Spectacle « Mangeuses d’âmes » : La rude épreuve des femmes victimes de violences sociales
Après la grande première au Théâtre Paris Villette (France) en juin dernier, le spectacle « Mangeuses d’âmes » est à l’affiche à Ouagadougou (Burkina Faso). La première représentation, le 12 décembre 2024 à Grâce Théâtre cité An 3, a présenté une chorégraphie qui dénonce en partie les violences sociales faites aux femmes. Sans trancher sur une quelconque juridiction traditionnelle, les quatre danseuses tentent de décrire sur scène, le phénomène social tout en proposant une médiation artistique pour une réinsertion des victimes.
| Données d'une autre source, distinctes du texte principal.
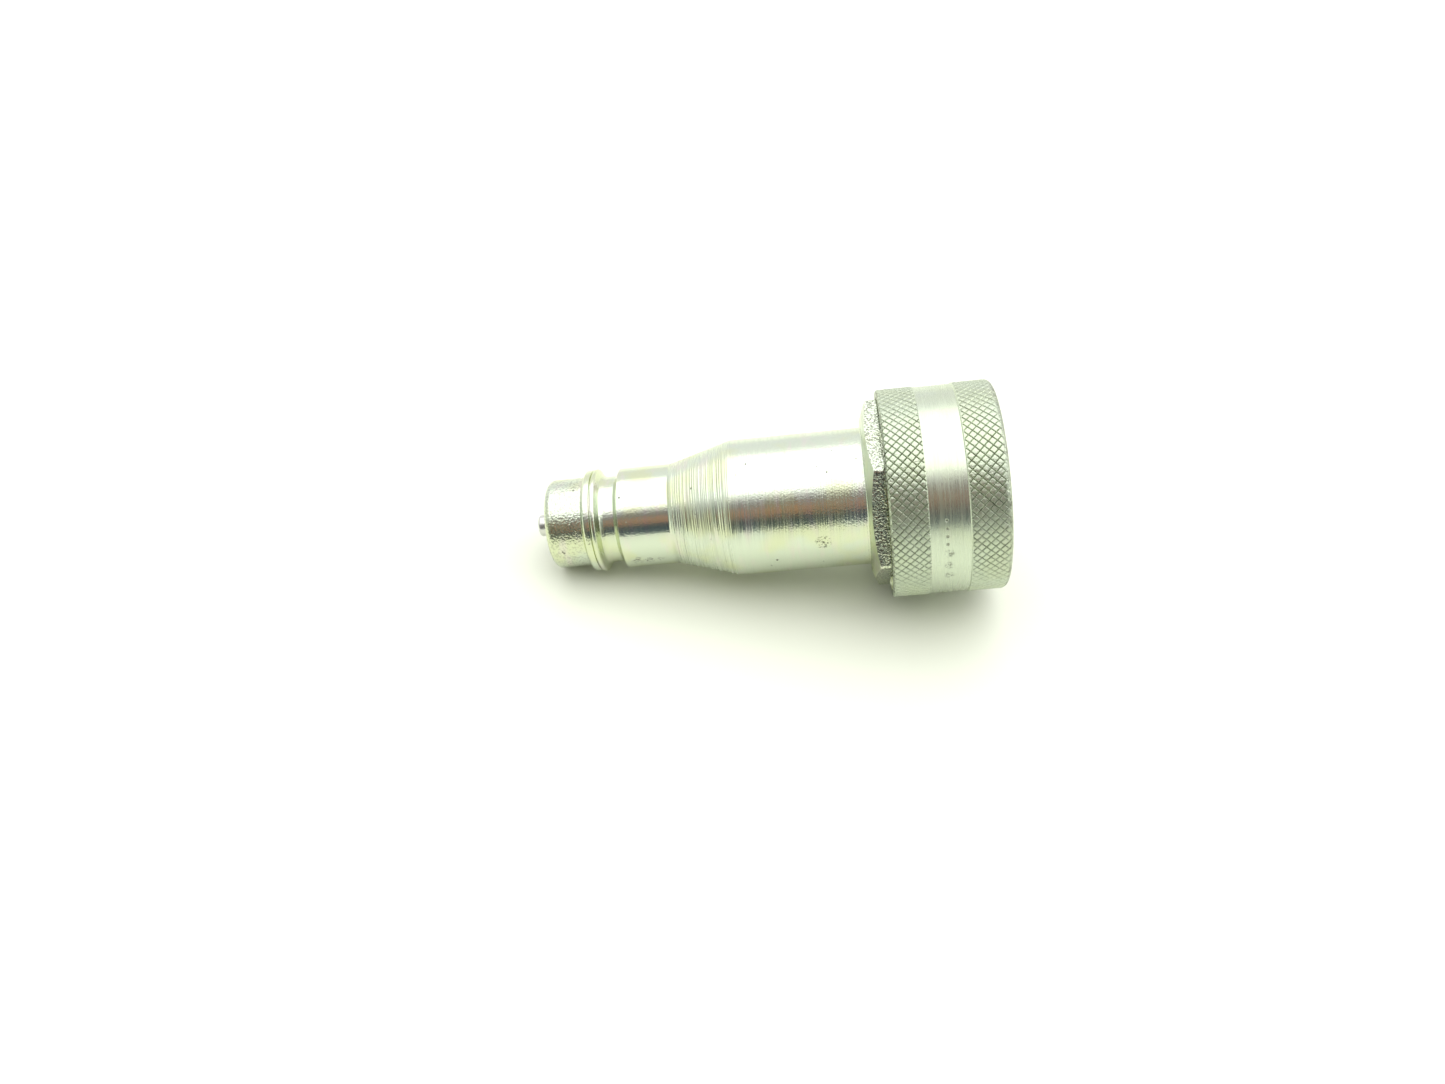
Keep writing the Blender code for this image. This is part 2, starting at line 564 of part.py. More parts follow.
def make_socket_seals():
    centre = SEAL_BORE - O_RING_SQUEEZE + O_RING_SECTION / 2
    seal_ring("socket_oring", O_RING_STATION, centre, O_RING_SECTION / 2, NITRILE)
    ends = (BACKUP_START, BACKUP_START + BACKUP_THICKNESS)
    turned("socket_backup_ring", [(end, centre + O_RING_SECTION / 2) for end in ends],
           [(end, SEAL_BORE + RING_GAP) for end in ends], PTFE, BACKUP_START)
    seal_ring("joint_oring", (JOINT_GROOVE_START + JOINT_GROOVE_END) / 2, JOINT_SEAL_CENTRE,
              JOINT_SEAL_SECTION / 2, NITRILE)


def make_sleeve(axis):
    """Sliding sleeve: two raised bands for the knurl, and inside a land that holds the balls in.

    In front of the balls' centre the land opens at the rate at which the balls lift.
    """
    band_end = SLEEVE_REAR + REAR_BAND_LENGTH
    plain_end = band_end + PLAIN_BAND_LENGTH
    plain = SLEEVE_RADIUS - PLAIN_BAND_DEPTH
    outline = [
        (SLEEVE_REAR, SLEEVE_RADIUS - SLEEVE_REAR_EDGE),
        (SLEEVE_REAR + SLEEVE_REAR_EDGE, SLEEVE_RADIUS),
        (band_end - PLAIN_BAND_DEPTH, SLEEVE_RADIUS), (band_end, plain), (plain_end, plain),
        (plain_end + PLAIN_BAND_DEPTH, SLEEVE_RADIUS),
        *arc((SLEEVE_FRONT - SLEEVE_FRONT_RADIUS, SLEEVE_RADIUS - SLEEVE_FRONT_RADIUS),
             SLEEVE_FRONT_RADIUS, 90, 0, 3)]
    inside = [
        (SLEEVE_REAR, SKIRT_RADIUS), (LAND_END, SKIRT_RADIUS), (LAND_END, LAND_RADIUS),
        (BALL_STATION, LAND_RADIUS), (LAND_FRONT, LAND_FRONT_RADIUS), (LAND_FRONT, RELIEF_RADIUS),
        (SLEEVE_FRONT, RELIEF_RADIUS)]
    sleeve = turned("sleeve", outline, inside, ZINC_KNURL, SLEEVE_REAR)
    attach(sleeve, axis)


def make_sleeve_spring(axis):
    mean = (SOCKET_RADIUS + SKIRT_RADIUS) / 2
    spring = coil("sleeve_spring", FLANGE_END + SEAT_GAP, LAND_END - SEAT_GAP, mean,
                  SLEEVE_SPRING_WIRE, SLEEVE_SPRING_TURNS, LARGE_COIL_STEPS)
    attach(spring, axis)


def add_axis(name, station):
    """Empty on the coupler's axis that carries pieces which move together."""
    empty = bpy.data.objects.new(name, None)
    empty.empty_display_size = SLEEVE_RADIUS * MM
    empty.location = ((station - ORIGIN) * MM, 0.0, 0.0)
    parts.objects.link(empty)
    return empty


def attach(child, parent):
    """Parent a piece on the axis to another one and keep its place."""
    child.parent = parent
    child.location -= parent.location


def apply_and_shade():
    """Apply every part's modifiers and shade it smooth between its real edges."""
    bpy.context.view_layer.update()
    depsgraph = bpy.context.evaluated_depsgraph_get()
    finished = {}
    for piece in parts.objects:
        if piece.type == "MESH" and piece.modifiers:
            finished[piece] = bpy.data.meshes.new_from_object(piece.evaluated_get(depsgraph))
    for piece, mesh in finished.items():
        piece.modifiers.clear()
        piece.data = mesh
    for mesh in {piece.data for piece in parts.objects if piece.type == "MESH"}:
        mesh.shade_smooth()
        mesh.set_sharp_from_angle(angle=math.radians(30))


clear_scene()
parts = new_collection(COLLECTION)
cutters = new_collection("cutters")

make_nipple_body()
make_socket_body()
make_socket_seals()
split_ring("sleeve_stop_ring", STOP_RING_REAR, STOP_RING_THICKNESS, STOP_RING_INNER, STOP_RING_OUTER)
sleeve_axis = add_axis("sleeve_axis", SLEEVE_REAR)
make_sleeve(sleeve_axis)
make_sleeve_spring(sleeve_axis)
make_balls()
make_valve("nipple", PLUG_VALVE)
make_valve("coupler", SOCKET_VALVE)
apply_and_shade()
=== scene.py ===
"""Looks of the quick disconnect coupler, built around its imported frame.

Sizes are in millimetres.  A station is a distance along the coupler's axis (world +X) from the plug's
nose face, and a radius is measured from that axis.  Angles around the axis start at +Z and turn
towards -Y.
"""
import math

import bmesh
import bpy
import numpy as np
from mathutils import Matrix, Vector


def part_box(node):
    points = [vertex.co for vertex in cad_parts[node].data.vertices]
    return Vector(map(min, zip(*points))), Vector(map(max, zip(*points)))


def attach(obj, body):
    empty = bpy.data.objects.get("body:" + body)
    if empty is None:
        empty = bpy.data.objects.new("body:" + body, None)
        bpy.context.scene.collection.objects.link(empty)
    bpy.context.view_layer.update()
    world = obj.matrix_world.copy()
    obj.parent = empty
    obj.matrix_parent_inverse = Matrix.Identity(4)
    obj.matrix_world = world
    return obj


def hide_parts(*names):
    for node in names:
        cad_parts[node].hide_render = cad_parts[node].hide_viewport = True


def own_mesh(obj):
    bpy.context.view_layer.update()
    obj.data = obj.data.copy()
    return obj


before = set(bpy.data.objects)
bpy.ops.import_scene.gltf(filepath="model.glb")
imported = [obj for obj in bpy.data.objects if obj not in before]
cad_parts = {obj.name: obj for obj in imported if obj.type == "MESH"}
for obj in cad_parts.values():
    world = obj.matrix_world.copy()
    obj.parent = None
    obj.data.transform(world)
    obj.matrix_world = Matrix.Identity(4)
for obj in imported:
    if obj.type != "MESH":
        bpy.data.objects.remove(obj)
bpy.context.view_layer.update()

MM = 0.001
CAD_SIDES = 24
NOSE_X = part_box("nipple_body")[0].x


def station_of(x):
    return (x - NOSE_X) / MM


def ends(node):
    """First and last station of a CAD node."""
    low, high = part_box(node)
    return station_of(low.x), station_of(high.x)


def reach(node):
    """Outer radius of a CAD node that goes round the axis and has a flat facing +Z."""
    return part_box(node)[1].z / MM / math.cos(math.pi / CAD_SIDES)


# Fineness
COLUMNS = 192            # sides of a turned piece; a multiple of the hexagon's 6 and the 8 balls
FILLET_STEP = 18.0       # degrees turned by one step of a rounded corner
SHARP_ANGLE = 32.0
SLEEVE_SHARP_ANGLE = 20.0
SPRING_SHARP_ANGLE = 50.0
SEAL_POINTS = 28
COIL_STEPS = 56
FLOW_HOLE_SIDES = 40
BALL_HOLE_SIDES = 48
BALL_CUTS = 11           # of each edge of the cube that becomes a ball

# Stations taken from the frame
SLEEVE_REAR, SLEEVE_FRONT = ends("sleeve")
SPIGOT_START, SOCKET_FRONT = ends("socket_body")
HEX_END = ends("nipple_body")[1]
BALL_STATION = sum(ends("locking_ball_1")) / 2
STOP_RING_REAR, STOP_RING_FRONT = ends("sleeve_stop_ring")
SLEEVE_RADIUS = reach("sleeve")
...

Quelqu’un ou quelqu’un connaît quelqu’un qui connaît au moins quelqu’un qui a déjà subi une violence. Ça, c’est certain ! Mais, quel peut être ce type de violence ? Le spectacle chorégraphique « Mangeuses d’âmes » évoque une violence sociale notamment une stigmatisation sociale toujours perceptible sous nos cieux où des femmes sont accusées à tort ou à raison de sorcellerie. Exclues et bannies, ces victimes au Burkina Faso, sont accueillies dans le Centre Delwendé de Sakoula pour un traitement plus humaniste. Quoi de plus salutaire dans un Etat de droit ?
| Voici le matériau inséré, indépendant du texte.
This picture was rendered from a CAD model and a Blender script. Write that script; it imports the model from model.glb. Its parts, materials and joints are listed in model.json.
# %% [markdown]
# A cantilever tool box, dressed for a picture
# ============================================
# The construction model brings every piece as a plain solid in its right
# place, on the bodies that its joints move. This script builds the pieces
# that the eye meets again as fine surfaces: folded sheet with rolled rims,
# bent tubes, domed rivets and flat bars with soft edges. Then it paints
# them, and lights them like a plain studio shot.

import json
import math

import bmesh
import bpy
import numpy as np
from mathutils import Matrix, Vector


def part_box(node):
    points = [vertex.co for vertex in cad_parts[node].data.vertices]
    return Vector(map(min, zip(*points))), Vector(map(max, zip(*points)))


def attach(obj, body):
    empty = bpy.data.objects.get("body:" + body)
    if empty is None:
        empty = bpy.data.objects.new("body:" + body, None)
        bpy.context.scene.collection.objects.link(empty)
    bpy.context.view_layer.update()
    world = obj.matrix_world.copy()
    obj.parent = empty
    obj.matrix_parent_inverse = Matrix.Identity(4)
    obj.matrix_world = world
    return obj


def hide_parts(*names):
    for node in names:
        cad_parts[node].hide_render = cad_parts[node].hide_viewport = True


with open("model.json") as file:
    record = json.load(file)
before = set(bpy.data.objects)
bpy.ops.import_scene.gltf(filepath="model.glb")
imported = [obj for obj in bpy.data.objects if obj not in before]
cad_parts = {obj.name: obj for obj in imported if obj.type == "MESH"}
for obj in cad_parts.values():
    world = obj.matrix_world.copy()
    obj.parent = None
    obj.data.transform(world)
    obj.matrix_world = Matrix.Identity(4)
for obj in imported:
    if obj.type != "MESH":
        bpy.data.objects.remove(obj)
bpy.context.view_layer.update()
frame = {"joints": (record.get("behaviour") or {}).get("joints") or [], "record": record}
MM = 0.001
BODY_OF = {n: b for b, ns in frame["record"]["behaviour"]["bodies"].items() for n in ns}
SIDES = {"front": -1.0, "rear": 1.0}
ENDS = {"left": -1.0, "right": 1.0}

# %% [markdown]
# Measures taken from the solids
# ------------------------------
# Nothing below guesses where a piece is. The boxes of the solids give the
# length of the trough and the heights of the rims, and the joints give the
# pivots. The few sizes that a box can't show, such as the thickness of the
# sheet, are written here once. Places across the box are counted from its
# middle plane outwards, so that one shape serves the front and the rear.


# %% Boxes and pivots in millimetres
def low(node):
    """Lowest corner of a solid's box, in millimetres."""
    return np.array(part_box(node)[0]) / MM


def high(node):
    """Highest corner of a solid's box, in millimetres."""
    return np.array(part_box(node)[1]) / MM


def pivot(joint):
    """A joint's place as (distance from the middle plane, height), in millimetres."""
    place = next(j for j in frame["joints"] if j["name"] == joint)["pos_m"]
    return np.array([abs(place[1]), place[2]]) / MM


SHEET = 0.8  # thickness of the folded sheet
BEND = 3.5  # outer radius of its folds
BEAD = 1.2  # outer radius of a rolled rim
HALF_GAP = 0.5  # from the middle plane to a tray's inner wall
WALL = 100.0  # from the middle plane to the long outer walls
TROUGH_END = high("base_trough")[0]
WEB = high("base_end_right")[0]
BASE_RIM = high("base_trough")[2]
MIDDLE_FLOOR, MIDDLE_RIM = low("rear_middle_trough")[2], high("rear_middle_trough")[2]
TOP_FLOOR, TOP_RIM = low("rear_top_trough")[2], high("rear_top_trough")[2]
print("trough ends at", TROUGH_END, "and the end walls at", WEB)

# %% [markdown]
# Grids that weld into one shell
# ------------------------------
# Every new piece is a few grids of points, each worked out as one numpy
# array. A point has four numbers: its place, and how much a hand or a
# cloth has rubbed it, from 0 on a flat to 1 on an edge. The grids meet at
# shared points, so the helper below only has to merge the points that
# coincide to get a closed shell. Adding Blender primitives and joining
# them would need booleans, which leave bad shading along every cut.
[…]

S’il existe toujours des formes de juridiction traditionnelle pouvant conduire à l’exclusion sociale d’un individu pour cause de sorcellerie, qu’elles soient légitime ou pas, la danseuse et chorégraphe burkinabè, Salamata Kobré engagée contre les violences faites aux femmes, veut comprendre. Son indignation face au triste sort des pensionnaires du Centre Delwendé de Sakoula va l’amener à mener des recherches suivies d’une création, facilitées par l’Institut français de Paris, l’Ambassade du Grand-Duché de Luxembourg au Burkina Faso, et avec l’appui du Ministère burkinabè de la communication, de la culture, des arts et du tourisme (MCCAT) et du Bureau burkinabè du droit d’auteur (BBDA). Elle a, alors, collecté en amont les préjugés et d’autres données avant de se projeter au milieu des victimes pour tenter une médiation par la force de son art chorégraphique et réparer dit-elle une injustice sociale. Lire aussi : https://kulturekibare.com/2024/05/06/danse-choregraphique-le-spectacle-mangeuses-dames-en-gestation-depuis-lallemagne/
C’est toute la quintessence du spectacle « Mangeuses d’âmes » qui, par le mouvement du corps interroge la société, expose les douleurs muettes des victimes qui portent toujours les stigmates et montre la résilience. La pièce est une aventure à la fois silencieuse et résonnante. Halimata B Koussé, Hortence Ouédraogo, Comba N’Diaye dite 314 du Sénégal et Salamata Kobré sortent les pas, les voix et les cris tout en laissant les spectateurs dans l’émotion. La scénographie, la lumière, le choix des costumes vous embarquent naturellement dans l’univers de victimes souillées et meurtries dans leurs âmes. Et cela se perçoit aisément dans l’agencement des tableaux chorégraphiques.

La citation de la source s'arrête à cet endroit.